Time away from the office provides an opportunity for rest and relaxation, which are crucial to wellbeing, creativity, and productivity. But many professionals are reluctant to take their full allocation of paid time off, and, in the US, those who take time off are increasingly in contact with colleagues while away.
A survey into UK workers’ attitudes to absence found that 33% had not taken all the time off they were entitled to because their workload was too heavy. The YouGov survey, commissioned by information services provider Wolters Kluwer, revealed that 4% were worried about what their employer would think if they took the time off.
In a Robert Half survey of 2,200 US CFOs, 35% said they would be in contact with the office at least once a day while they were away. Just 32% of respondents said they would be taking the opportunity to completely switch off from work. In the 2012 version of the survey, that figure stood at 51%.
Anoop Mehta, CPA, CGMA, is one executive who finds it difficult to unplug while away. Mehta, previously CFO and now president of Science Systems and Applications Inc., said spending small amounts of time on items such as email helps him get up to speed much faster upon his return to work. Also, giving quick responses to some email questions can keep a process going, instead of requiring a staffer to wait one or two weeks for him to return.
“You can be sitting in a chair next to the pool, enjoying your trip, enjoying your family” and answering email on a mobile device, he said. “It makes me a lot more at ease. It’s better than worrying and thinking, ‘What am I missing?’ ”
Mehta said he wants the staff to enjoy time off and to stay “a little disconnected,” but he said there is an expectation for workers to engage for a short period of time if there is an emergency. That’s easier than it was in the past, thanks to mobile devices.
Still, he said, it’s ideal to set limits on the amount of holiday time that is devoted to work. “There is a boundary you try to maintain,” he said.
Valerie Rainey, CPA, CGMA, the CFO at global e-commerce provider INTTRA, tries to schedule time off outside of the company’s busiest periods. When on leave, she checks email once a day, responding as needed. “That works for me, and everyone has to find their balance,” she said.
To get the full benefit of a relaxing break, CFOs should take the following steps, according to the authors of the Robert Half survey report:
- Before you go, let colleagues know when you plan to be in touch.

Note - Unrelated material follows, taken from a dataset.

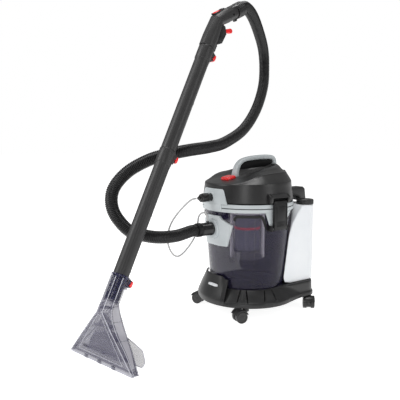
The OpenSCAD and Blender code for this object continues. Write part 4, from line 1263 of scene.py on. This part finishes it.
def nozzle():
    angles = []
    for lo, hi, k in ((0, 22, 10), (22, 26, 4), (26, 66, 8), (66, 74, 4), (74, 150, 12),
                      (150, 160, 4),
                      (160, 180, 8)):
        angles += [lo + (hi - lo) * i / k for i in range(k)]
    angles = angles + [180.0] + [-a for a in angles[:0:-1]]
    ts = sorted(set([round(i / 32.0, 5) for i in range(33)] + [0.14, 0.30, 0.295, 0.305, 0.31,
                                                               0.32]))

    def crease(a, t):
        """Shallow steps: a sunk front panel, raised edge lines and flank ribs."""
        d = 0.0
        b = abs(a)
        if t > 0.3:
            wide = 22.6 - 1.2 / max(0.12, t - 0.28)
            d -= 1.1 * ease((t - 0.34) / 0.04) * ease((wide - b) / 0.9) * ease((0.965 - t) / 0.015)
        d += 0.8 * ease(1 - abs(b - 24) / 1.8)
        d += 0.5 * ease(1 - abs(b - 70) / 3.5)
        return d

    p = Piece("nozzle_shell")
    rows = []
    for t in ts:
        row = []
        for a in angles:
            q = nozzle_at(a, t)
            c = nozzle_at(0, t) if abs(a) < 90 else nozzle_at(180, t)
            out = AT_S.to_3x3() @ polar(1, a, 0)
            if abs(a) < 22 or abs(a) > 158:
                out = Vector((0, -1 if abs(a) < 90 else 1, 0.35 if abs(a) < 90
                              else -0.2)).normalized()
            row.append(q + out * crease(a, t))
        rows.append(row)
    inner = [[nozzle_at(a, t, 2.4) for a in angles] for t in ts[::-1]]
    rows += inner + [rows[0]]
    p.add(skin(rows, ends=(False, False)), NOZ, IN_W)
    # raised lines and the frame of the front panel, drawn pale: painted highlights along the
    # ridges
    for s in (-1, 1):
        line = [nozzle_at(s * 24, t) for t in ts]
        p.add(tube(line, 1.25, 10), NOZ_EDGE_HIGHLIGHT, IN_W)
        p.add(tube([nozzle_at(s * 70, t, -0.3) for t in ts], 0.9, 10), NOZ_EDGE_HIGHLIGHT, IN_W)
        p.add(tube([nozzle_at(s * 155, t) for t in ts], 1.0, 10), NOZ_EDGE_HIGHLIGHT, IN_W)
        # a pale band down the flank: painted highlight where the duct wall catches the light
        band = [[nozzle_at(s * a, t, -0.25) for a in (76, 80, 85, 90, 95, 100, 105, 108)]
                for t in ts
                if 0.13 <= t <= 0.93]
        p.add(skin(band, wrap=False, ends=(False, False)), NOZ_FLANK_HIGHLIGHT, IN_W)
        inside = [nozzle_at(s * (20.6 - 1.0 / (t - 0.28)), t, 0.2) for t in
                  [0.345 + 0.58 * i / 24 for i in range(25)]]
        p.add(tube(inside, 0.8, 10), NOZ_EDGE_HIGHLIGHT, IN_W)
    low = [nozzle_at(a, 0.925, 0.2) for a in [19 * i / 12.0 for i in range(-12, 13)]]
    p.add(tube(low, 0.8, 10), NOZ_EDGE_HIGHLIGHT, IN_W)
    # cross ribs on the two flanks
    for s in (-1, 1):
        for t in (0.16, 0.36, 0.6, 0.94):
            p.add(tube([nozzle_at(s * a, t) for a in range(28, 154, 6)], 0.8, 10), NOZDARK, IN_W)
    # screw bosses inside
    for x, t in ((6, 0.2), (-6, 0.2), (15, 0.5), (-15, 0.5), (19, 0.86), (-19, 0.86), (3, 0.86)):
        a, b = nozzle_at(x, t), nozzle_at(180 - x, t)
        p.add(tube([a.lerp(b, 0.06), a.lerp(b, 0.5), a.lerp(b, 0.94)], 4.0, 20), NOZDARK, IN_W)
    # suction slot wall behind the front panel
    p.add(skin([[nozzle_at(a, t).lerp(nozzle_at(math.copysign(180 - abs(a), a), t), f)
                 for t in [0.3 + 0.6 * i / 10 for i in range(11)]] for a, f in
                ((-15, 0.42), (-14, 0.46), (14, 0.46), (15, 0.42))], wrap=False,
               ends=(False, False)),
          NOZDARK, IN_W)
    p.done("machine", ["nozzle_body"], "smoke_clear", angle=34)

    # neck: a round socket with raised lines and a rolled rim
    q = Piece("nozzle_socket")
    rows = []
    for s, r in ((194.4, 25.8), (200, 25.8), (240, 25.9), (256, 26), (258.5, 26), (259.5, 26.6),
                 (264, 26.7),
                 (265, 26.2), (265, 22.6), (262, 22.2), (194.4, 22.2)):
        row = []
        for i in range(120):
            a = 3.0 * i
            ribs = sum(ease(1 - abs((a - at + 180) % 360 - 180) / 4.5)
                       for at in (24, -24, 70, -70, 155, -155))
            k = r + (0.9 * min(1, ribs) if r > 25 and s < 258 else 0)
            row.append(polar(k, a, s))
        rows.append(row)
    rows.append(rows[0])
    q.add(skin(rows, ends=(False, False)), NOZNECK, IN_S)
    # pale lines on the neck's ridges: painted highlights
    for at in (24, -24, 70, -70):
        q.add(tube([polar(26.4, at, s) for s in (195, 210, 230, 257)], 1.0, 10), NOZ_EDGE_HIGHLIGHT, IN_S)
    q.add(ring(22.3, 26.9, 260.4, 264.6, 96, 0.5), NOZDARK, IN_S)
    seat(q, S_LOW, 31, NOZDARK)
    q.done("machine", ["nozzle_neck"], "smoke_clear", angle=34)

    # pale strip round the mouth: painted highlight along the lip
    m = Piece("mouth_strip")
    outer = [(x, y + 4.6) for x, y in oval(138, 9.4, 96, 14)]
    inner = [(x, y + 4.6) for x, y in oval(132.6, 4.6, 96, 14)]
    rows = [[Vector((x, y, z)) for x, y in o] for o, z in
            ((inner, 0.4), (outer, 0.2), (outer, 2.8), (inner, 3.2))]
    m.add(skin(rows + [rows[0]], ends=(False, False)), NOZ_EDGE_HIGHLIGHT, IN_W)
    m.box((-134, 134, -5.0, -3.4, 3.4, 7), (0.4, 1), NOZ_EDGE_HIGHLIGHT, IN_W)
    for x in (-61, 0, 61):
        m.box((x - 7, x + 7, -6.4, -3.0, 0.3, 9.6), 0.9, NOZDARK, IN_W)
    m.done("machine", ["mouth_lip"], "smoke_clear", angle=36)

    # clear spray guard with a turned rim, and its bracket
    g = Piece("clear_spray_guard")
    half = [(108, 4), (114, 5.2), (118.5, 10), (121, 17), (121.4, 21), (119, 26), (105.5, 45),
            (101, 48),
            (46, 62.6), (38, 64)]
    outline = half + [(-x, z) for x, z in half[::-1]]
    tilt = T((0, 48, 0)) @ R(rad(-16.7), 4, "X")
    g.add(bev(along_y(outline, -1.4, 1.4), 0.9, 3, 50), CLEAR, IN_W @ tilt)
    edge = [Vector((x, 0, z)) for x, z in outline + outline[:1]]
    # the rim is a pale tube: painted highlight along the turned edge
    g.add(tube(edge, 1.2, 10), NOZ_EDGE_HIGHLIGHT, IN_W @ tilt)
    g.box((-34, 34, 24, 61, 58.2, 61.8), 1.0, NOZ, IN_W)
    g.done("machine", ["spray_guard"], "clear_plastic", angle=30)
    rounded("spray_jet", "spray_jet_tip", 0.9, GLOSS, "machine", "black_plastic")


wand_tube("lower_tube", S_LOW, S_MID, 78, "machine")
wand_tube("upper_tube", S_MID, S_TOP, 40, "machine")
levers()
handle()
nozzle()


# ---- studio
def studio():
    sc.view_settings.view_transform = "Standard"
    world = bpy.data.worlds.new("studio")
    sc.world = world
    world.use_nodes = True
    nt = world.node_tree
    bg = nt.nodes["Background"]
    path = nt.nodes.new("ShaderNodeLightPath")
    mix = nt.nodes.new("ShaderNodeMix")
    mix.data_type = "FLOAT"
    mix.inputs["A"].default_value = 0.34
    mix.inputs["B"].default_value = 1.0
    nt.links.new(path.outputs["Is Camera Ray"], mix.inputs["Factor"])
    nt.links.new(mix.outputs["Result"], bg.inputs["Strength"])
    bg.inputs["Color"].default_value = (1, 1, 1, 1)

    m = bpy.data.materials.new("pale_floor")
    m.use_nodes = True
    p = m.node_tree.nodes["Principled BSDF"]
    p.inputs["Base Color"].default_value = (0.6, 0.6, 0.6, 1)
    p.inputs["Roughness"].default_value = 0.9
    p.inputs["Specular IOR Level"].default_value = 0.1
    p.inputs["Emission Color"].default_value = (1, 1, 1, 1)
    p.inputs["Emission Strength"].default_value = 0.9
    m.cycles.emission_sampling = "NONE"
    me = bpy.data.meshes.new("floor")
    me.from_pydata([(-14, -14, 0), (14, -14, 0), (14, 14, 0), (-14, 14, 0)], [], [(0, 1, 2, 3)])
    me.materials.append(m)
    floor = bpy.data.objects.new("floor", me)
    sc.collection.objects.link(floor)

    def area(name, at, to, size, power):
        d = bpy.data.lights.new(name, "AREA")
        d.shape = "RECTANGLE"
        d.size, d.size_y = size
        d.energy = power
        o = bpy.data.objects.new(name, d)
        o.location = at
        o.rotation_mode = "QUATERNION"
        o.rotation_quaternion = (Vector(to) - Vector(at)).to_track_quat("-Z", "Y")
        o.visible_camera = False
        sc.collection.objects.link(o)

    area("key", (-0.9, -2.6, 2.3), (0.05, -0.2, 0.45), (1.3, 1.9), 46)
    area("front", (2.3, -2.5, 1.4), (0.1, -0.3, 0.5), (0.8, 2.2), 19)
    area("fill", (2.9, 0.9, 1.6), (0, 0, 0.45), (0.9, 1.9), 16)
    area("top", (-0.1, -0.1, 3.0), (0, 0, 0.4), (1.6, 1.6), 46)


studio()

- Nominate your deputy or potential successor as the key point of contact and allow that person to handle enquiries and requests in your absence.
- Trust your team to handle as much as it can.
- Plan your return: Don’t go straight into the office after a long-haul flight, and block out time on the first day back to catch up.
Stefany Williams, CPA, CGMA, the CEO of Goodwill of Western Missouri & Eastern Kansas, recommended disconnecting during time off. One strategy she has employed to stay unplugged is disabling email notifications on mobile devices. If you don’t hear the “ding” or feel the vibration, you’re less likely to check on what’s happening back at the office.
Not taking the opportunity to rest and recharge may prove counterproductive and lead to absence through sickness later.
“Organisations need to focus on interventions and management of short-term absence and holidays to ensure that employees have a healthy work/life balance,” Mike Allen, managing director of Croner, the UK HR solutions division of Wolters Kluwer, said in a news release. “Bosses should ensure that employees feel able to take annual leave without the fear of what they may return to.”